───── The input
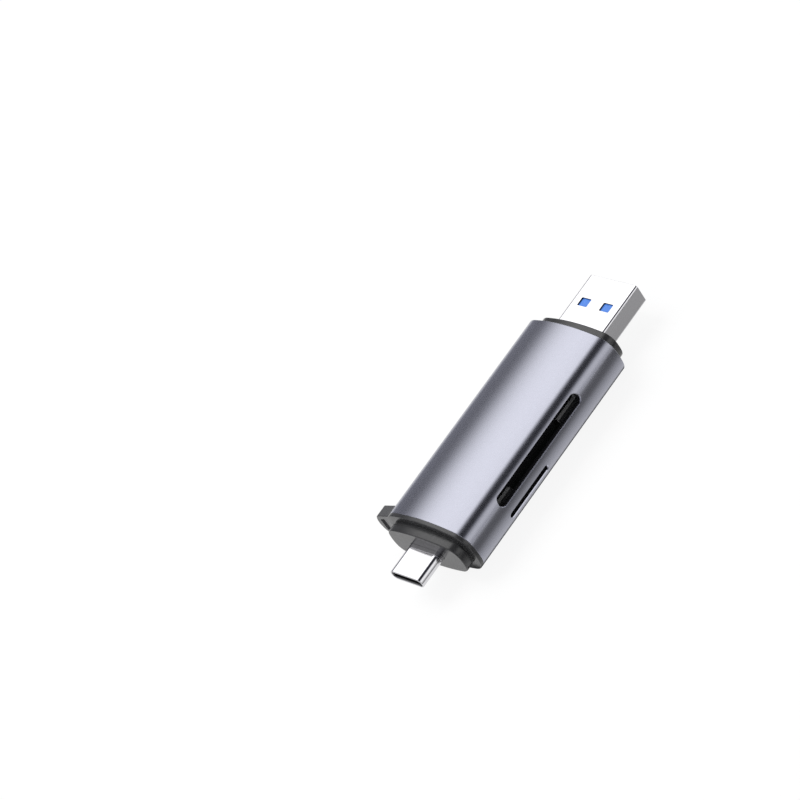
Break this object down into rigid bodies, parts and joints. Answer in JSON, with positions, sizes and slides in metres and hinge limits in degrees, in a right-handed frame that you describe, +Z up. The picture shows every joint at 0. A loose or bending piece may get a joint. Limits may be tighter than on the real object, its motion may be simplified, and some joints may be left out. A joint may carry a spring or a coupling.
{
  "type": "usb memory card reader",
  "caption": "Slim two-ended card reader: aluminium sleeve, plastic end caps with a wide and a narrow plug, a strap lug and card mouths along one side.",
  "frame": {"origin": "centre of the nose face that the wide plug stands out of", "axes": "+X along the sleeve towards the wide plug's tip, +Y towards the strap lug, card mouths on the -Y side, +Z up on the face nearer the large card mouth"},
  "size_m": [0.0707, 0.0255, 0.012],
  "materials": {
    "satin_aluminium": "satin bead-blasted anodised, bluish grey",
    "dark_plastic": "semi-gloss dark grey moulded plastic",
    "carrier_plastic": "matte black moulded plastic",
    "plug_steel": "bright nickel-plated steel sheet",
    "blue_plastic": "bright blue moulded plastic",
    "black_plastic": "matte black moulded plastic",
    "contact_metal": "gold-plated contact",
    "cover_steel": "plain rolled stainless sheet",
    "board_laminate": "black solder resist on glass laminate",
    "ceramic": "fired ceramic"
  },
  "bodies": {
    "root": {"sleeve": "satin_aluminium", "usb_a_end_cap": "dark_plastic", "usb_c_end_cap": "dark_plastic", "strap_lug": "dark_plastic", "upper_carrier": "carrier_plastic", "lower_carrier": "carrier_plastic", "circuit_board": "board_laminate", "usb_a_shell": "plug_steel", "usb_a_tongue": "blue_plastic", "usb_a_front_contacts": "contact_metal", "usb_a_rear_contacts": "contact_metal", "usb_a_rear_block": "blue_plastic", "usb_c_shell": "plug_steel", "usb_c_insulator": "black_plastic", "usb_c_upper_contacts": "contact_metal", "usb_c_lower_contacts": "contact_metal", "usb_c_latch_fork": "cover_steel", "large_card_socket_body": "black_plastic", "large_card_socket_base": "black_plastic", "large_card_socket_cover": "cover_steel", "large_card_contacts": "contact_metal", "small_card_socket_body": "black_plastic", "small_card_socket_base": "black_plastic", "small_card_socket_cover": "cover_steel", "small_card_contacts": "contact_metal", "controller_chip": "black_plastic", "controller_leads": "contact_metal", "voltage_regulator": "black_plastic", "regulator_leads": "contact_metal", "crystal": "cover_steel", "capacitors": "ceramic", "resistors": "black_plastic"}
  },
  "joints": []
}
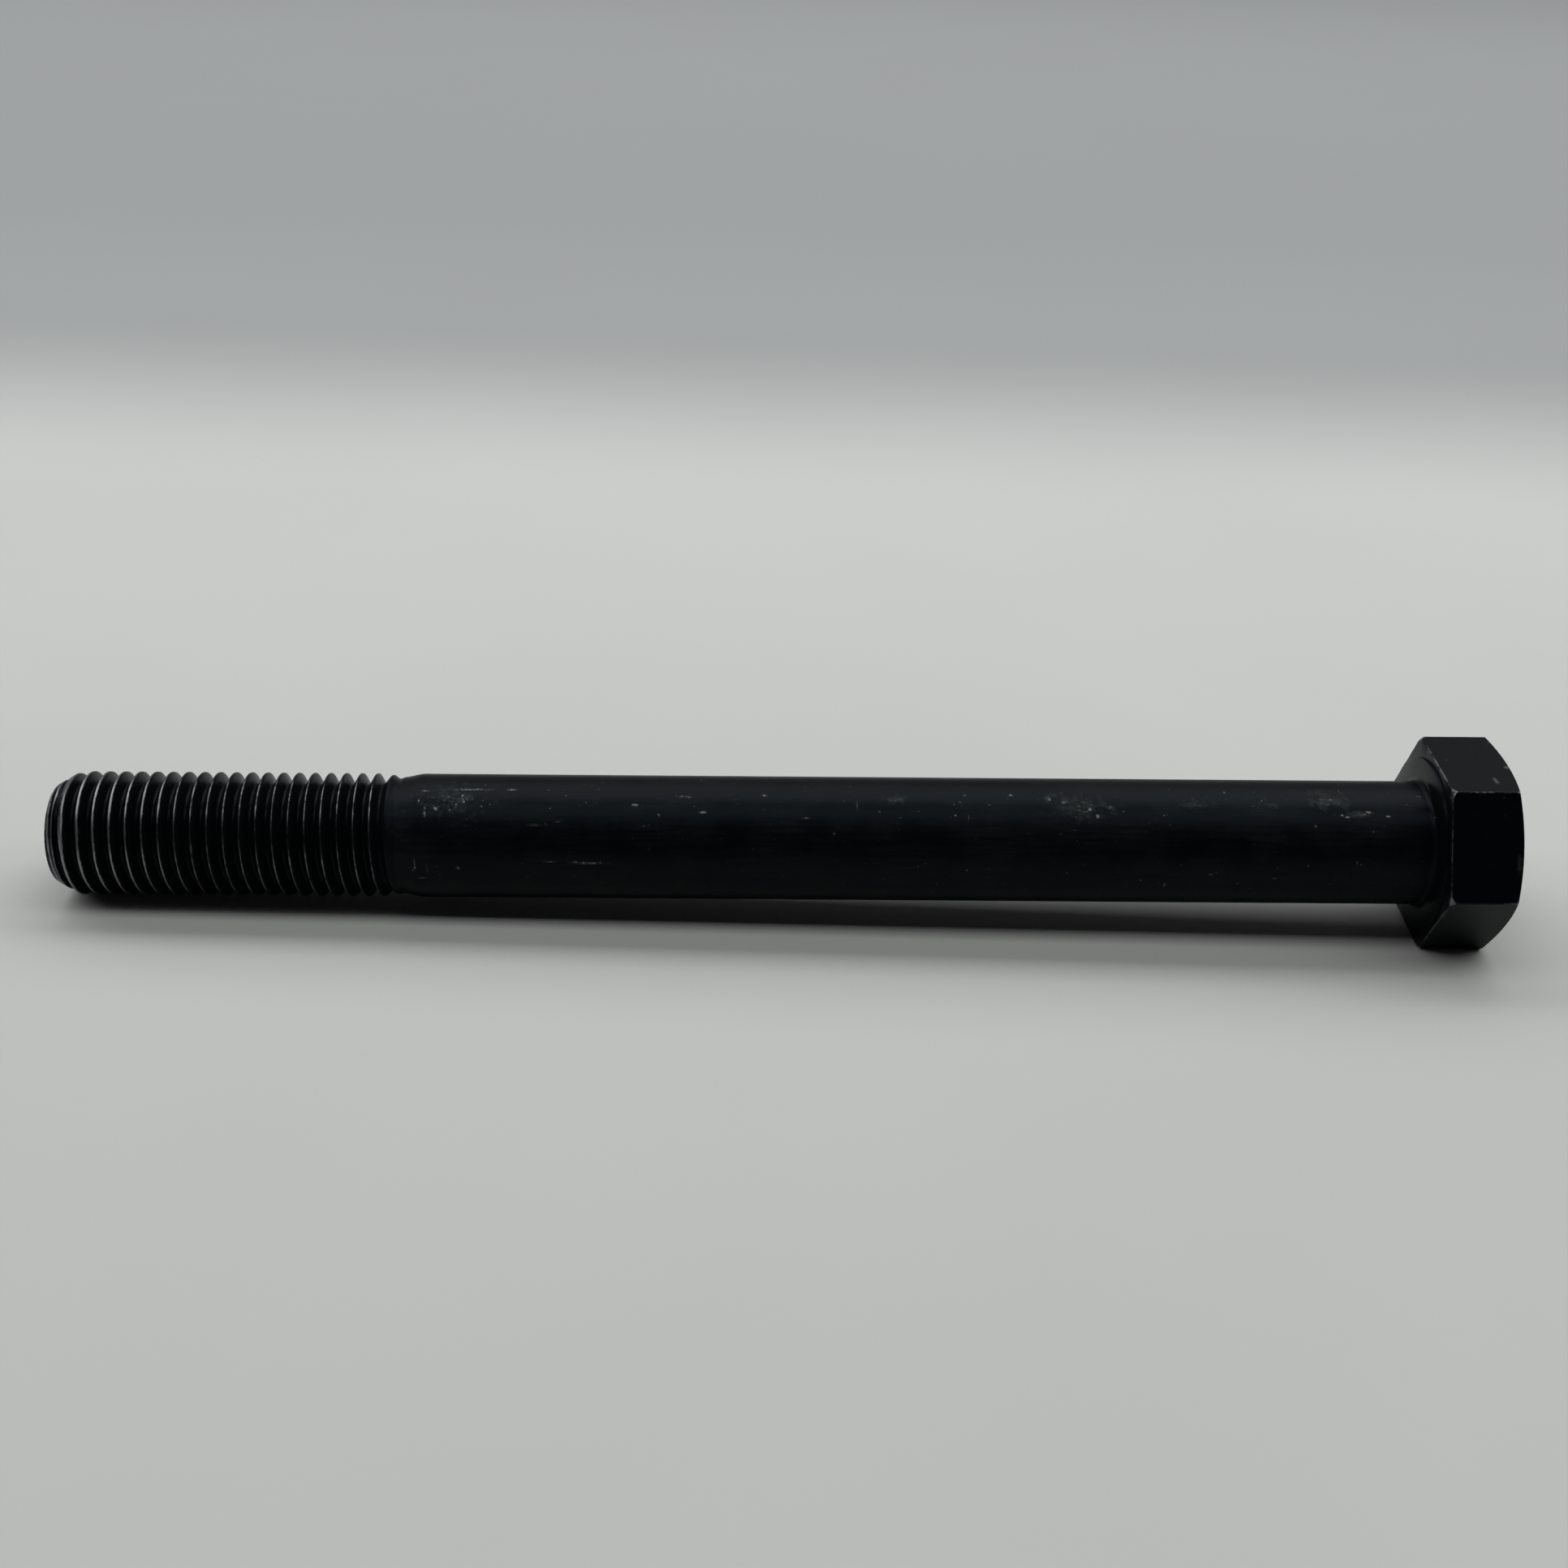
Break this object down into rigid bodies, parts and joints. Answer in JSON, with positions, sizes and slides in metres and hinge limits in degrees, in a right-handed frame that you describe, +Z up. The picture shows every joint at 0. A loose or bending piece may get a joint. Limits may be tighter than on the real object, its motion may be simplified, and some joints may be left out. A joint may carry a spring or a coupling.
{
  "type": "hex cap screw",
  "caption": "Long hex cap screw with a washer-faced hexagon head, a plain shank, a rolled thread at the end and a chamfered point, for clamping parts together.",
  "frame": {"origin": "centre of the bearing face, the flat ring under the head, on the screw's own axis", "axes": "+X runs from the point to the head and +Z is up; as the screw lies at rest its axis climbs 1.32 degrees towards the head"},
  "size_m": [0.2563, 0.0382, 0.0333],
  "materials": {
    "black_oxide_steel": "black oxide over forged and rolled steel, worn bright along the thread's crests and the head's edges"
  },
  "bodies": {
    "root": {"hex_cap_screw": "black_oxide_steel"}
  },
  "joints": []
}
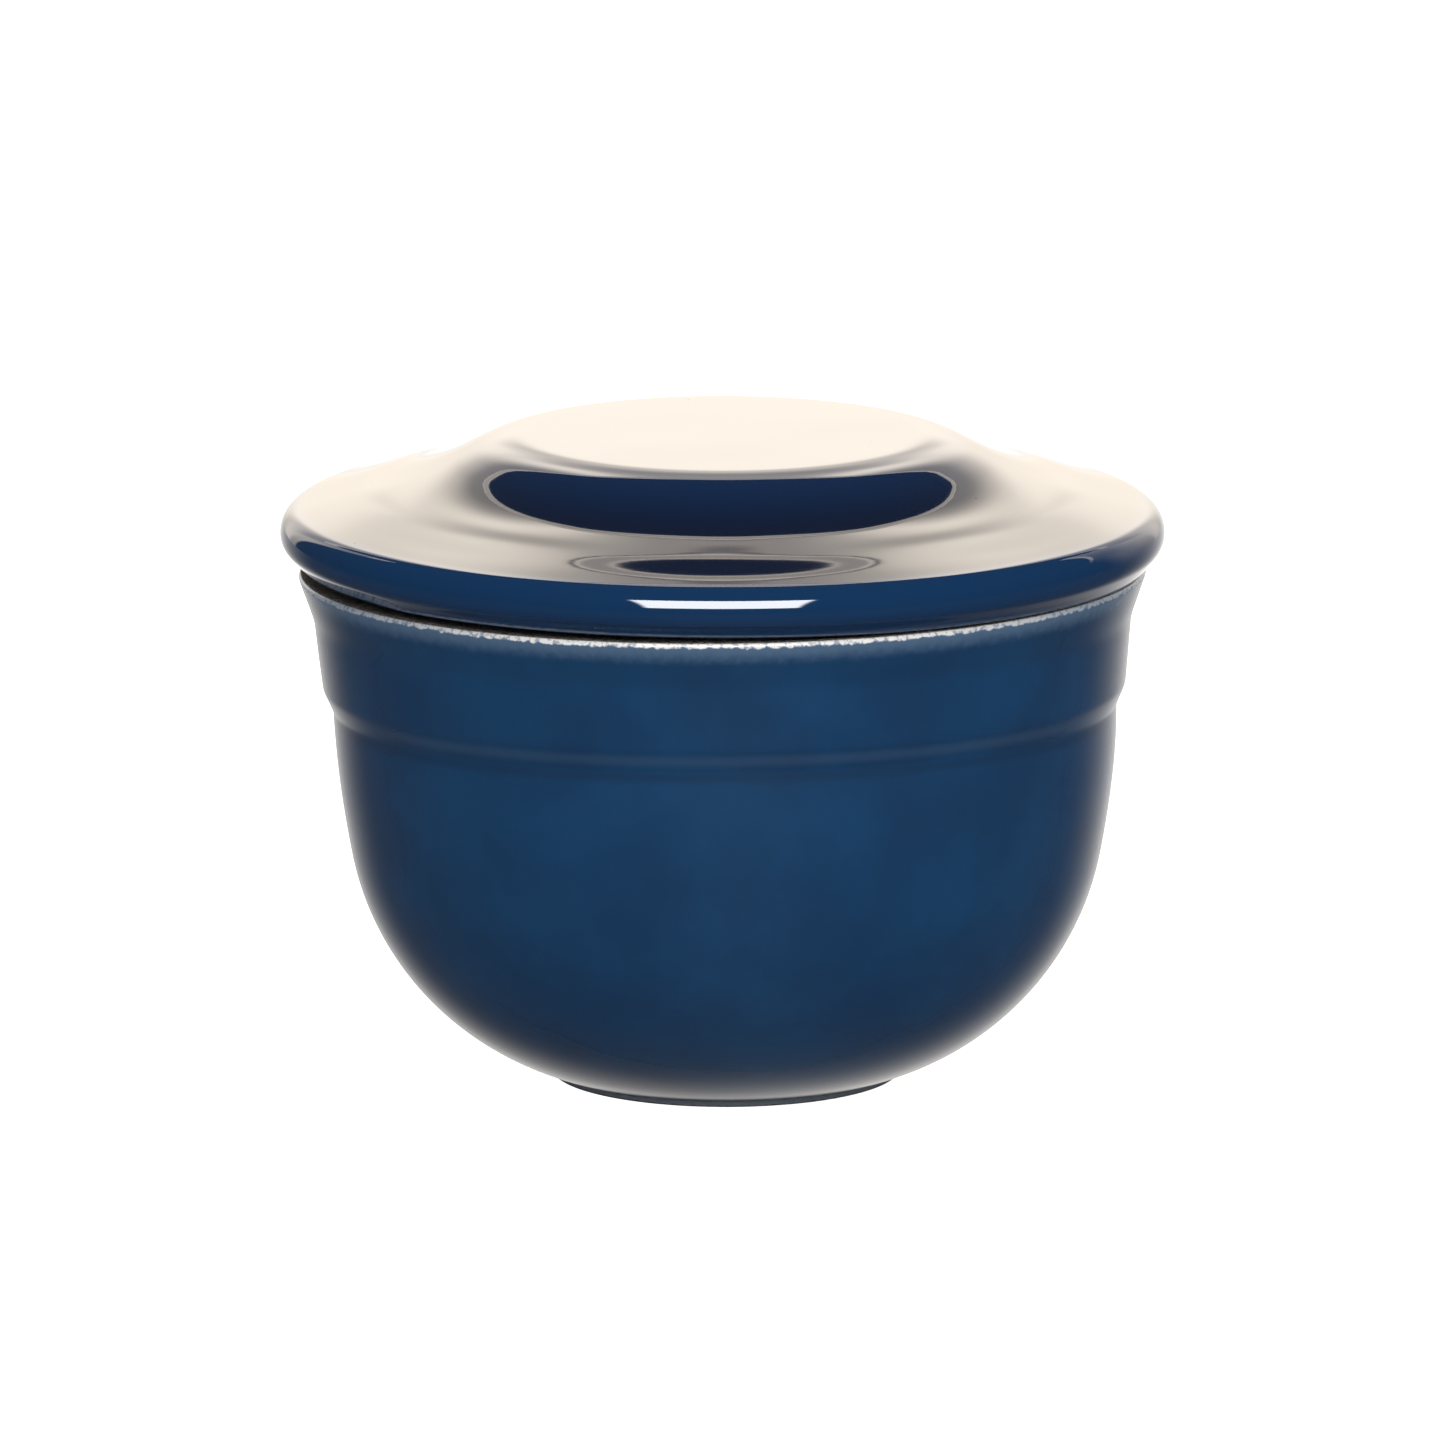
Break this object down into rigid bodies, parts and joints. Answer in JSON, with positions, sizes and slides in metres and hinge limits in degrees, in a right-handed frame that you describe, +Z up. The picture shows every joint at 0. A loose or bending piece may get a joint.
──────────
### Job
Print all entries exactly. The images do not belong in the copy.

### Worked solution
Break this object down into rigid bodies, parts and joints. Answer in JSON, with positions, sizes and slides in metres and hinge limits in degrees, in a right-handed frame that you describe, +Z up. The picture shows every joint at 0. A loose or bending piece may get a joint. Limits may be tighter than on the real object, its motion may be simplified, and some joints may be left out. A joint may carry a spring or a coupling.
{
  "type": "usb memory card reader",
  "caption": "Slim two-ended card reader: aluminium sleeve, plastic end caps with a wide and a narrow plug, a strap lug and card mouths along one side.",
  "frame": {"origin": "centre of the nose face that the wide plug stands out of", "axes": "+X along the sleeve towards the wide plug's tip, +Y towards the strap lug, card mouths on the -Y side, +Z up on the face nearer the large card mouth"},
  "size_m": [0.0707, 0.0255, 0.012],
  "materials": {
    "satin_aluminium": "satin bead-blasted anodised, bluish grey",
    "dark_plastic": "semi-gloss dark grey moulded plastic",
    "carrier_plastic": "matte black moulded plastic",
    "plug_steel": "bright nickel-plated steel sheet",
    "blue_plastic": "bright blue moulded plastic",
    "black_plastic": "matte black moulded plastic",
    "contact_metal": "gold-plated contact",
    "cover_steel": "plain rolled stainless sheet",
    "board_laminate": "black solder resist on glass laminate",
    "ceramic": "fired ceramic"
  },
  "bodies": {
    "root": {"sleeve": "satin_aluminium", "usb_a_end_cap": "dark_plastic", "usb_c_end_cap": "dark_plastic", "strap_lug": "dark_plastic", "upper_carrier": "carrier_plastic", "lower_carrier": "carrier_plastic", "circuit_board": "board_laminate", "usb_a_shell": "plug_steel", "usb_a_tongue": "blue_plastic", "usb_a_front_contacts": "contact_metal", "usb_a_rear_contacts": "contact_metal", "usb_a_rear_block": "blue_plastic", "usb_c_shell": "plug_steel", "usb_c_insulator": "black_plastic", "usb_c_upper_contacts": "contact_metal", "usb_c_lower_contacts": "contact_metal", "usb_c_latch_fork": "cover_steel", "large_card_socket_body": "black_plastic", "large_card_socket_base": "black_plastic", "large_card_socket_cover": "cover_steel", "large_card_contacts": "contact_metal", "small_card_socket_body": "black_plastic", "small_card_socket_base": "black_plastic", "small_card_socket_cover": "cover_steel", "small_card_contacts": "contact_metal", "controller_chip": "black_plastic", "controller_leads": "contact_metal", "voltage_regulator": "black_plastic", "regulator_leads": "contact_metal", "crystal": "cover_steel", "capacitors": "ceramic", "resistors": "black_plastic"}
  },
  "joints": []
}
Break this object down into rigid bodies, parts and joints. Answer in JSON, with positions, sizes and slides in metres and hinge limits in degrees, in a right-handed frame that you describe, +Z up. The picture shows every joint at 0. A loose or bending piece may get a joint. Limits may be tighter than on the real object, its motion may be simplified, and some joints may be left out. A joint may carry a spring or a coupling.
{
  "type": "hex cap screw",
  "caption": "Long hex cap screw with a washer-faced hexagon head, a plain shank, a rolled thread at the end and a chamfered point, for clamping parts together.",
  "frame": {"origin": "centre of the bearing face, the flat ring under the head, on the screw's own axis", "axes": "+X runs from the point to the head and +Z is up; as the screw lies at rest its axis climbs 1.32 degrees towards the head"},
  "size_m": [0.2563, 0.0382, 0.0333],
  "materials": {
    "black_oxide_steel": "black oxide over forged and rolled steel, worn bright along the thread's crests and the head's edges"
  },
  "bodies": {
    "root": {"hex_cap_screw": "black_oxide_steel"}
  },
  "joints": []
}
Break this object down into rigid bodies, parts and joints. Answer in JSON, with positions, sizes and slides in metres and hinge limits in degrees, in a right-handed frame that you describe, +Z up. The picture shows every joint at 0. A loose or bending piece may get a joint.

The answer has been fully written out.